__Do this__.
Output all records precisely as written.

## START Raw data

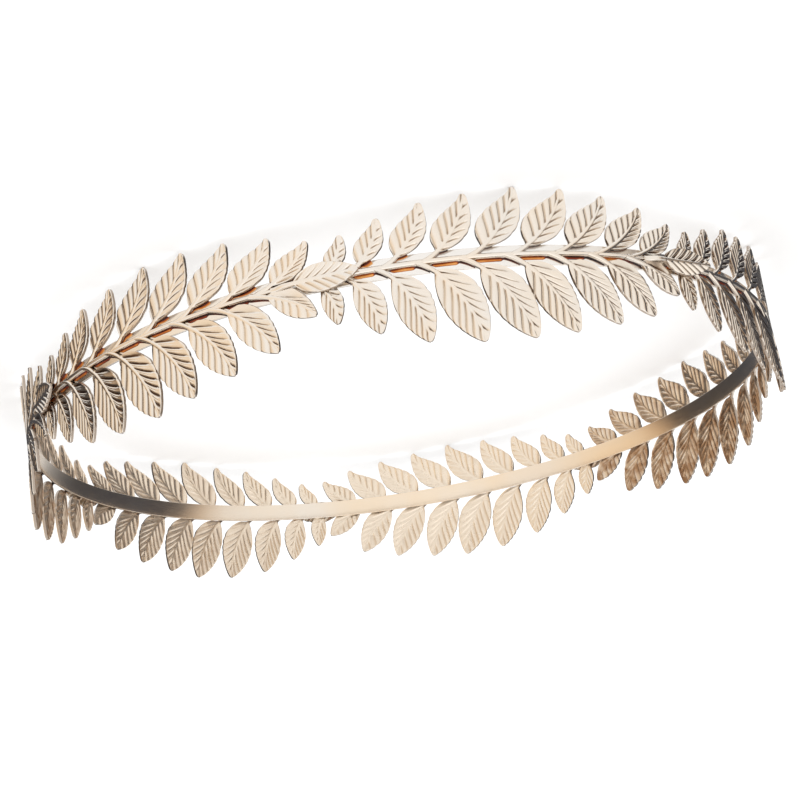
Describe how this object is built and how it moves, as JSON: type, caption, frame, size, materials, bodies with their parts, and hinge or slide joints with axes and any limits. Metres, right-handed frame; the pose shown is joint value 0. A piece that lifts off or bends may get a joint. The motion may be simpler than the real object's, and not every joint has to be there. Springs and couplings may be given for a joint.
{
  "type": "olive leaf crown",
  "caption": "Open metal crown: a flat round hoop ringed outside by stamped olive sprigs, with paired veined leaves pointing up and down along a raised stem.",
  "frame": {"origin": "on the hoop's axis, in the plane that the lowest leaf tips rest on", "axes": "+Z along the hoop's axis, up from the surface that the crown rests on; -Y towards the side that faces the viewer of the picture; the sprigs run clockwise seen from +Z"},
  "size_m": [0.1842, 0.185, 0.0333],
  "materials": {
    "hoop_metal": "satin pale gold plate, smooth inside",
    "leaf_metal": "polished pale gold plate with darker valleys between the veins"
  },
  "bodies": {
    "root": {"band": "hoop_metal", "sprig_1": "leaf_metal", "sprig_2": "leaf_metal", "sprig_3": "leaf_metal", "sprig_4": "leaf_metal", "sprig_5": "leaf_metal", "sprig_6": "leaf_metal", "sprig_7": "leaf_metal"}
  },
  "joints": []
}
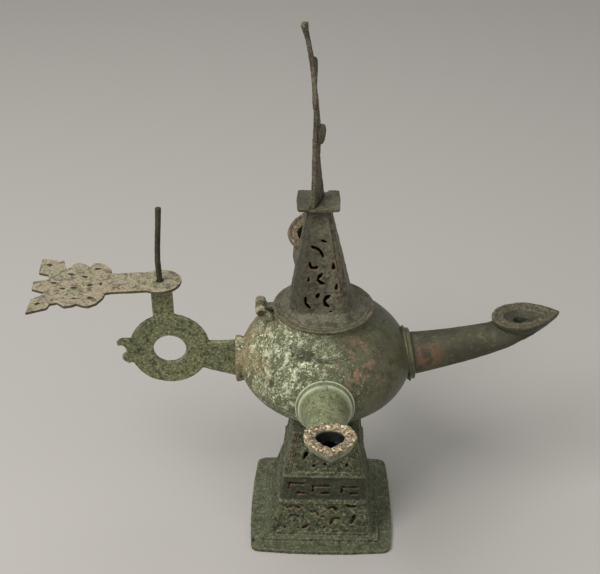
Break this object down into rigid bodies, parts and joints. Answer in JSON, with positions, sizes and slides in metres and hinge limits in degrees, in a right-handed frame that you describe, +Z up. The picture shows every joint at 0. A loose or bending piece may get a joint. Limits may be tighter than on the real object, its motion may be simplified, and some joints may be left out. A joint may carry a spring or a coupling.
{
  "type": "oil lamp",
  "caption": "Cast bronze oil lamp: a bowl with radiating wick nozzles on a pierced square stand, with a ring handle, a pierced thumb plate and a hinged lid with a pierced spire.",
  "frame": {"origin": "under the middle of the lamp's box, on the surface that the stand rests on", "axes": "+Z up, +X from the handle towards the nozzle opposite it, -Y towards the viewer of the picture"},
  "size_m": [0.281, 0.2333, 0.298],
  "materials": {
    "green_bronze": "dull olive green patina, pitted",
    "dark_bronze": "dark olive patina, slightly worn",
    "brown_bronze": "smooth grey-brown patina",
    "buff_bronze": "chalky buff and grey-green crust"
  },
  "bodies": {
    "lamp": {"pedestal": "dark_bronze", "lamp_body": "green_bronze", "handle": "green_bronze", "thumb_plate": "buff_bronze", "wire_pin": "dark_bronze", "hinge_pin": "dark_bronze"},
    "lid": {"lid": "brown_bronze", "finial": "dark_bronze"}
  },
  "joints": [
    {"name": "lid_hinge", "type": "hinge", "parent": "lamp", "child": "lid", "pos_m": [-0.0217, -0.0019, 0.143], "axis": [0, -1, 0], "range_deg": [0, 52]}
  ]
}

## END Raw data

__Output below__.
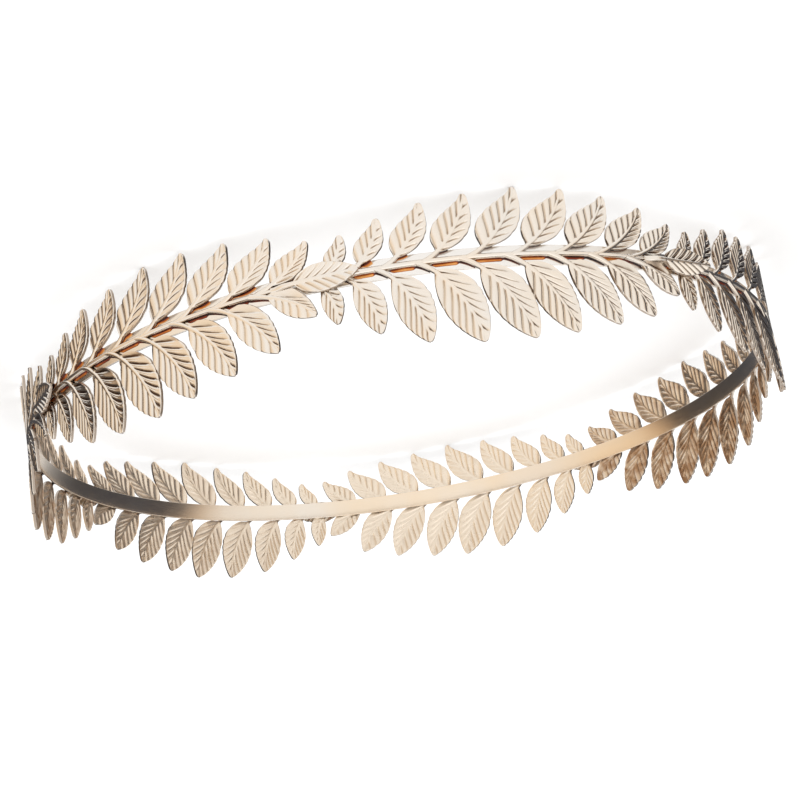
Describe how this object is built and how it moves, as JSON: type, caption, frame, size, materials, bodies with their parts, and hinge or slide joints with axes and any limits. Metres, right-handed frame; the pose shown is joint value 0. A piece that lifts off or bends may get a joint. The motion may be simpler than the real object's, and not every joint has to be there. Springs and couplings may be given for a joint.
{
  "type": "olive leaf crown",
  "caption": "Open metal crown: a flat round hoop ringed outside by stamped olive sprigs, with paired veined leaves pointing up and down along a raised stem.",
  "frame": {"origin": "on the hoop's axis, in the plane that the lowest leaf tips rest on", "axes": "+Z along the hoop's axis, up from the surface that the crown rests on; -Y towards the side that faces the viewer of the picture; the sprigs run clockwise seen from +Z"},
  "size_m": [0.1842, 0.185, 0.0333],
  "materials": {
    "hoop_metal": "satin pale gold plate, smooth inside",
    "leaf_metal": "polished pale gold plate with darker valleys between the veins"
  },
  "bodies": {
    "root": {"band": "hoop_metal", "sprig_1": "leaf_metal", "sprig_2": "leaf_metal", "sprig_3": "leaf_metal", "sprig_4": "leaf_metal", "sprig_5": "leaf_metal", "sprig_6": "leaf_metal", "sprig_7": "leaf_metal"}
  },
  "joints": []
}
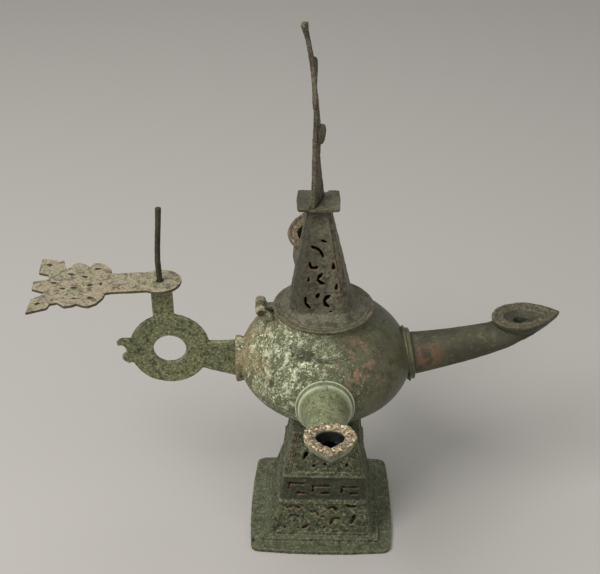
Break this object down into rigid bodies, parts and joints. Answer in JSON, with positions, sizes and slides in metres and hinge limits in degrees, in a right-handed frame that you describe, +Z up. The picture shows every joint at 0. A loose or bending piece may get a joint. Limits may be tighter than on the real object, its motion may be simplified, and some joints may be left out. A joint may carry a spring or a coupling.
{
  "type": "oil lamp",
  "caption": "Cast bronze oil lamp: a bowl with radiating wick nozzles on a pierced square stand, with a ring handle, a pierced thumb plate and a hinged lid with a pierced spire.",
  "frame": {"origin": "under the middle of the lamp's box, on the surface that the stand rests on", "axes": "+Z up, +X from the handle towards the nozzle opposite it, -Y towards the viewer of the picture"},
  "size_m": [0.281, 0.2333, 0.298],
  "materials": {
    "green_bronze": "dull olive green patina, pitted",
    "dark_bronze": "dark olive patina, slightly worn",
    "brown_bronze": "smooth grey-brown patina",
    "buff_bronze": "chalky buff and grey-green crust"
  },
  "bodies": {
    "lamp": {"pedestal": "dark_bronze", "lamp_body": "green_bronze", "handle": "green_bronze", "thumb_plate": "buff_bronze", "wire_pin": "dark_bronze", "hinge_pin": "dark_bronze"},
    "lid": {"lid": "brown_bronze", "finial": "dark_bronze"}
  },
  "joints": [
    {"name": "lid_hinge", "type": "hinge", "parent": "lamp", "child": "lid", "pos_m": [-0.0217, -0.0019, 0.143], "axis": [0, -1, 0], "range_deg": [0, 52]}
  ]
}